Rabbi Barry Freundel, the former spiritual leader at a prominent Washington synagogue, has pleaded guilty to 52 counts of peeping on naked women in the mikveh, several news outlets reported.

Freundel admitted using three different hidden cameras to capture different naked women in the ritual bath from different angles.

“Guilty,” Freundel, a bearded figure wearing glasses and a yarmulke, said when asked how he pleaded by District of Columbia Superior Court Judge Geoffrey Alprin.

Prosecutors said Freundel recorded the women between early 2009 and October 2014 using devices installed in two changing rooms for the National Capital Mikvah, which is next to the Kesher Israel synagogue.

One of the victims, Stephanie Doucette, said in a statement: “I continue to be profoundly shocked and upset by Rabbi Freundel’s outrageous conduct, which violated the security, trust and beliefs of so many women.”

“I didn’t expect it to be over.

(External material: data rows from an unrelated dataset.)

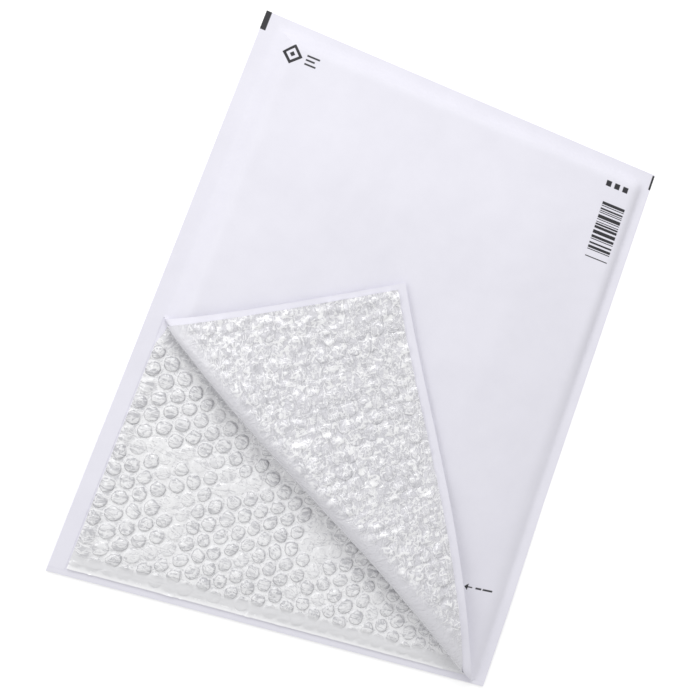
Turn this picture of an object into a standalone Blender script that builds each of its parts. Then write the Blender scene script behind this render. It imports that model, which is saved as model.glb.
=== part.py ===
"""A padded mailing envelope: a folded paper sheet lined with bubble film, its mouth corner turned back.

The envelope lies on its back panel. X runs across it, Y from the mouth to the closed end, Z up.
Both sheets are drawn flat, with depth 0 on the face that looks out of the envelope, and then folded.
"""

import math

import bmesh
import bpy
from mathutils import Matrix, Vector

# Outside size, laid flat and closed at the far end
WIDTH = 0.290
LENGTH = 0.370

# Paper
PAPER = 0.0004
SIDE_SEAM = 0.010
END_SEAM = 0.0065
SEAM_BITE = 0.0002
FRONT_EDGE_INSET = 0.0003
FRONT_SHORT = 0.0035

# Closing flap, folded under the back panel, with its adhesive and the liner that peels off it
FLAP_LENGTH = 0.050
FLAP_TAPER = 0.006
FLAP_FOLD_RADIUS = 0.00025
ADHESIVE_WIDTH = 0.018
ADHESIVE_FROM_EDGE = 0.010
ADHESIVE_THICKNESS = 0.00025
LINER_WIDTH = 0.026
LINER_THICKNESS = 0.00025
LINER_SIDE_INSET = 0.008
ADHESIVE_SIDE_INSET = 0.012
RAMP_LENGTH = 0.075
RAMP_START = 0.003
FRONT_BEND_SHIFT = 0.002

# Bubble film
FILM = 0.0006
FILM_SIDE_INSET = 0.004
FILM_END_INSET = 0.004
FILM_MOUTH_INSET = 0.003
FRONT_FILM_MOUTH_INSET = 0.006
FILM_WELD = 0.002
FILM_WELD_BITE = 0.0003
WELD_FADE = 0.015
BUBBLE_PITCH = 0.0115
BUBBLE_RADIUS = 0.0051
BUBBLE_TOP_RADIUS = 0.0040
BUBBLE_HEIGHT = 0.0032
BUBBLE_SIDES = 6
BUBBLE_EDGE_GAP = 0.0045
BUBBLES_INSIDE_MOUTH = 0.012

# Swell of the front panel over the padding
RISE = 0.008
RISE_WIDTH = 0.010
CROWN = 0.0055
CROWN_SIDE_REACH = 0.075
CROWN_END_REACH = 0.090

# The turned-back corner. The front is torn off the left seam, along the seam's inner edge from the
# mouth up to TURN_START, and folded over a line from there to the right seam at the mouth
TURN_START = 0.1645
TEAR_GAP = 0.0006
CURL_RADIUS = 0.0075
CURL_END_RADIUS = 0.0008
CURL_FULLNESS = 0.5
FOLD_BOW = 0.0026
FOLD_SWAY = 0.0022
DROOP = math.radians(6.0)
SIDE_DRIFT = -0.045
TURN_LENGTH = 0.125
CORNER_LIFT = 0.0035

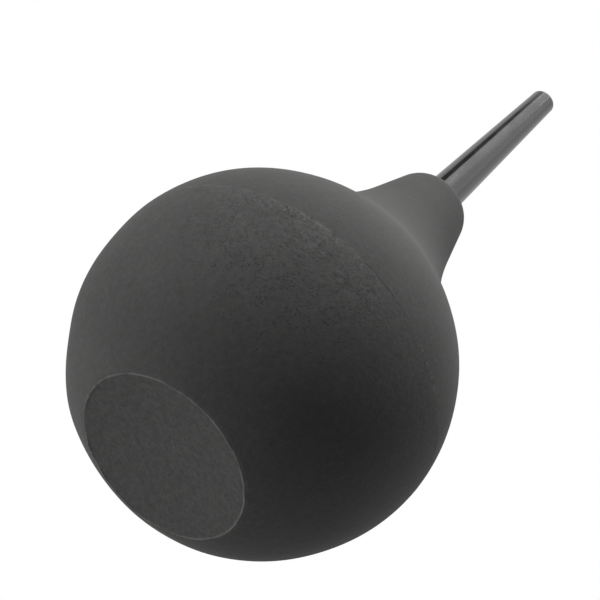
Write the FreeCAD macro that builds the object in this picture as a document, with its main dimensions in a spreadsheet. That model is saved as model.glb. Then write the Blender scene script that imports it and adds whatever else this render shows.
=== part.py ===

I am glad it is,” said Jeffrey Shulevitz, the husband of Emma Shulevitz, one of Freundel’s victims. “The rabbi was a brilliant man, and he used it to harm people instead of making the world a better place.”

Freundel, who also is facing civil lawsuits, is scheduled to be sentenced on May 15.

Prosectuors asked that Freundel wear an electronic ankle bracelet, but the judge rejected that request.

Alprin asked Freundel, “Are you going to make me look stupid and flee the jurisdiction prior to sentencing?”

In a loud voice, Freundel responded, “Absolutely not, your honor.”

The Washington Post reported that D.C. prosecutors sent a note to victims saying that “as victims of crime, you will have the right to submit a written as well as an oral victim impact statement at a sentencing hearing, expressing how this crime has impacted you.”

Freundel, 63, was arrested last October on six charges of voyeurism after investigators discovered secret cameras installed in the mikvah shower room and additional recording devices in his home. His Orthodox synagogue, Kesher Israel, immediately suspended him and later fired him, ordering him to vacate the shul’s rabbinic residence.

An oral agreement was reached on a plea offer, according to the U.S. Attorney’s Office. The plea offer included one count for every victim recorded during the statute of limitations and identified by a photograph submitted to the U.S. Attorney’s Office.

“We also did not restrict our ability to seek incarceration or restitution for those victims identified during the statute of limitations in any way,” the letter said.

Prosecutors have told alleged victims that Freundel secretly recorded more than 150 women undressing at the mikvah.

Prosecutors said at least 52 women were recorded nude or partially nude on 25 different dates from March 2012 to September 2014. Voyeurism carries a three-year statute of limitations.

Investigators also found that Freundel secretly recorded about 100 more women between 2009 and September 2014 in a bathroom at the National Capital Mikvah, they said.

Each of the 52 counts of voyeurism carries a penalty of a year in prison and/or a fine of up to $1,000, or $2,500 for those committed after June 2013.

Women who were videotaped as they used The National Capital Mikvah in the Georgetown section may submit a victim impact statement “expressing how this crime has impacted you,” the letter said. They also can give an oral impact hearing during sentencing.

Freundel, who reportedly separated from his wife after his arrest, had refused to leave his synagogue-owned residence, and the congregation has taken the case to the Beth Din of America. WTOP, a local news radio station, reported that he is now planning to vacate the house within two weeks.